The Soviet and Bulgarian reactions to the indictments by Martella have been instructive. The official Soviet news agency Tass, which claims the Martella report was received by the Italian public ''with indignation,'' has repeated the tired, incredible allegation that the US Central Intelligence Agency masterminded the plot to kill the Pope. And Bulgaria accused Martella of engaging in ''a political conspiracy against Bulgaria and socialism instigated by the US and NATO.''

It is surprising that Sofia and Moscow did not prepare a more convincing rebuttal of the charges contained in the indictment. Martella's report has been expected since June, when Italian state prosecutor Antonio Albano issued a summary of the case.

And the present heightened tension in Poland underscores Moscow's inability to bend that country to its will. That remains one of the prime facts - and dangers - in international relations today.

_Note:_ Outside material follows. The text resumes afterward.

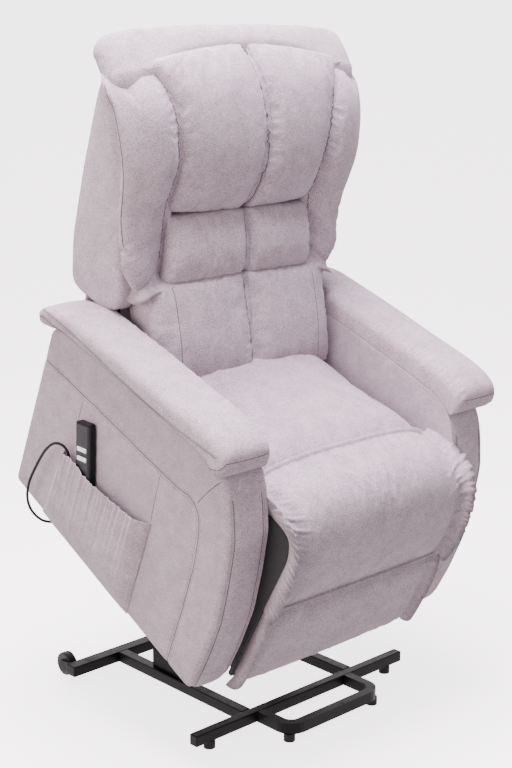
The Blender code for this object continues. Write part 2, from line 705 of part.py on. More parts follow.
def handset():
    """A two-button hand control that stands in the pocket."""
    holder = bpy.data.objects.new("handset_place", None)
    bpy.context.scene.collection.objects.link(holder)
    holder.parent = tipped
    holder.location = HANDSET_MIDDLE
    holder.rotation_euler = (HANDSET_LEAN, 0, 0)
    depth, width, height = (side / 2 for side in HANDSET_SIZE)
    case = box("handset_case", (-depth, -width, -height), (depth, width, height), plastic, holder)
    soften(case, 0.005)
    boot = bmesh.new()
    bmesh.ops.create_cone(
        boot, cap_ends=True, segments=16, radius1=0.0042, radius2=0.0065, depth=0.020
    )
    bmesh.ops.translate(boot, verts=boot.verts, vec=(0, 0, -height - 0.008))
    change(case, keep("handset_boot", boot, plastic, holder), "UNION")
    for number, up in enumerate(BUTTON_HEIGHTS):
        low, high = (-depth - 0.0017, -0.015, up - 0.0045), (-depth + 0.0020, 0.015, up + 0.0045)
        label = ("lift", "recline")[number]
        soften(box(f"{label}_button", low, high, white, holder), 0.0008)
        spare = 0.0004
        recess = box(
            f"{label}_recess",
            (-depth - 0.01, low[1] - spare, low[2] - spare),
            (-depth + 0.0037, high[1] + spare, high[2] + spare),
            plastic,
            holder,
        )
        change(case, recess, "DIFFERENCE")


def smooth_route(points, spacing):
    """Points about this far apart on a smooth curve through the given ones."""
    ends = [points[0] * 2 - points[1], *points, points[-1] * 2 - points[-2]]
    found = [points[0]]
    for first, start, end, last in zip(ends, ends[1:], ends[2:], ends[3:]):
        steps = max(1, round((end - start).length / spacing))
        for step in range(1, steps + 1):
            t = step / steps
            spot = start * 2 + (end - first) * t + (first * 2 - start * 5 + end * 4 - last) * t**2
            found.append((spot + (start * 3 - first - end * 3 + last) * t**3) / 2)
    return found


def cord():
    curve = bpy.data.curves.new("handset_cord", "CURVE")
    curve.dimensions = "3D"
    curve.bevel_depth = CORD_DIAMETER / 2
    curve.bevel_resolution = 2
    curve.use_fill_caps = True
    spline = curve.splines.new("POLY")
    route = smooth_route([Vector(point) for point in CORD_ROUTE], 0.014)
    spline.points.add(len(route) - 1)
    for point, spot in zip(spline.points, route):
        point.co = (*spot, 1)
    curve.materials.append(rubber)
    made = bpy.data.objects.new("handset_cord", curve)
    bpy.context.scene.collection.objects.link(made)
    made.parent = tipped
    x, y, z = CORD_ROUTE[-1]
    rod("cord_grommet", (x, y, z + 0.0006), (x, y, -GAP), 0.0085, rubber, tipped, sides=16)


floor_frame()
uprights()
rollers()
linkage()
seat_frame()
arms()
seat()
leg_rest()
back()
pocket()
handset()
cord()
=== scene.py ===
# %% [markdown]
# # A lift recliner chair
# A riser recliner is an upholstered armchair on a steel frame. An electric actuator
# tips the whole chair forwards to help a person stand up, and a second one lays the
# back down and swings the leg rest out. The metal and the mechanism come from the
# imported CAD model. This notebook loads it and gives it its upholstery, its finishes
# and its small details. Everything is in metres, with +Z up and the chair facing -Y.

# %% Load the frame
import json
from math import cos, pi, radians, sin

import bmesh
import bpy
import numpy as np
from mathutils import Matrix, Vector
from mathutils.bvhtree import BVHTree


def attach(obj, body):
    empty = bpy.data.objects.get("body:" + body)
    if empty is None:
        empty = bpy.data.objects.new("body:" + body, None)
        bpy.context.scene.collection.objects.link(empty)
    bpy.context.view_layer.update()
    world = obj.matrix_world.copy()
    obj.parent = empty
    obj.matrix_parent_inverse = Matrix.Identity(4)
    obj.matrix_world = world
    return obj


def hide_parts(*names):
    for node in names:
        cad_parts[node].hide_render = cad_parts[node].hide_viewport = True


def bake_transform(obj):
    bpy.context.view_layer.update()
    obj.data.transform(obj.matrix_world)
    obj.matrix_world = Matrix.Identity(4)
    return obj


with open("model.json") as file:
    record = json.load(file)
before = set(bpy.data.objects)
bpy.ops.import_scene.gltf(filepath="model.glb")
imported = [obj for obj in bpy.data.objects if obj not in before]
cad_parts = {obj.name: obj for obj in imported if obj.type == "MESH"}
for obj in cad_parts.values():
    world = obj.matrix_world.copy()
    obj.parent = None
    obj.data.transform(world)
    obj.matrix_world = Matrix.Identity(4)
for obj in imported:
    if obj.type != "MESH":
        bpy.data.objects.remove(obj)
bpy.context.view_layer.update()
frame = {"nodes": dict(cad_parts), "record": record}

# %% [markdown]
# ## The camera
# The chair is seen from its front right corner, from a little above the seat. A long
# lens keeps its upright lines nearly parallel.

# %% Camera
CAMERA_TURN = radians(-43.08)  # which way it looks, seen from above


def linked(name, data):
    """A new object of this data, in the scene."""
    made = bpy.data.objects.new(name, data)
    bpy.context.scene.collection.objects.link(made)
    return made


camera = linked("camera", bpy.data.cameras.new("camera"))
camera.location = (-2.173, -2.315, 1.4945)
camera.rotation_euler = (radians(76.11), 0, CAMERA_TURN)
camera.data.lens = 71.09
bpy.context.scene.camera = camera
print("camera stands", round(camera.location.length, 2), "m from the chair")

# %% [markdown]
# ## The tipped chair's own space
# The chair is drawn raised and tipped forwards by 28 degrees. It is far easier to
# shape a cushion while the chair stands level, so every soft piece is built in the
# chair's own space: x across, v backwards and w up from the arms' bottom front
# corner. `tip` then turns the finished points to where the CAD holds them.

# %% From the chair's own space to the floor's
TILT = radians(28)
CORNER = (-0.198, 0.1785)


def tip(points):
    points = np.asarray(points, float)
    v, w = points[..., 1], points[..., 2]
    y = CORNER[0] + v * cos(TILT) - w * sin(TILT)
    z = CORNER[1] + v * sin(TILT) + w * cos(TILT)
    return np.stack([points[..., 0], y, z], -1)


print("the arms' front corner is at", tip((0, 0, 0)).round(4))

# %% [markdown]
# ## Writing shaders as sums
# A procedural material is a long chain of small nodes. Wrapping a socket in a class
# lets Python's own + and * add those nodes, so a mask reads like the formula it is.

# %% A small shader kit
class Value:
    """A shader socket that adds Math nodes when it is used in a sum."""

    def __init__(self, kit, socket):
        self.kit, self.socket = kit, socket

    def math(self, operation, *others):
        wanted = dict(enumerate((self, *others)))
        return self.kit.node("ShaderNodeMath", {"operation": operation}, wanted)

    def __add__(self, other):
        return self.math("ADD", other)

    def __rsub__(self, other):
        return self.kit.node("ShaderNodeMath", {"operation": "SUBTRACT"}, {0: other, 1: self})

    def __mul__(self, other):
        return self.math("MULTIPLY", other)

    __radd__, __rmul__ = __add__, __mul__

    def clamp(self, low=0.0, high=1.0):
        return self.kit.node("ShaderNodeClamp", {}, {"Value": self, "Min": low, "Max": high})

    def between(self, low, high):
        """0 below low, 1 above high and smooth between."""
        settings = {"interpolation_type": "SMOOTHSTEP"}
        return self.kit.node("ShaderNodeMapRange", settings, {0: self, 1: low, 2: high})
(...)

''The kidnapping of Solidarity supporter Fr. Jerzy Popieluszko, who is now believed dead,'' says veteran Polish observer Jan Nowak, ''can only be explained as the result of intrigue by hard-liners in Poland - possibly supported by KGB elements in Moscow - to provoke an outburst against (Polish chief of state Gen. Wojciech) Jaruzelski. Fr. Popieluszko's prestige inside Poland is comparable in a way to the Pope's standing worldwide as a man of courage and integrity.''

What is to be done? The question is being asked with an increasing sense of urgency in free-world capitals.

Former National Security adviser Zbigniew Brzezinski has called for a total economic boycott of Bulgaria.

Many in Washington, both in and outside the administration, find the State Department's passive stance, as expressed by spokesman John Hughes last Friday, inadequate. He praised the Italian investigation as ''determined and conscientious'' but said the US would have no further comment until the Italian courts reached a verdict.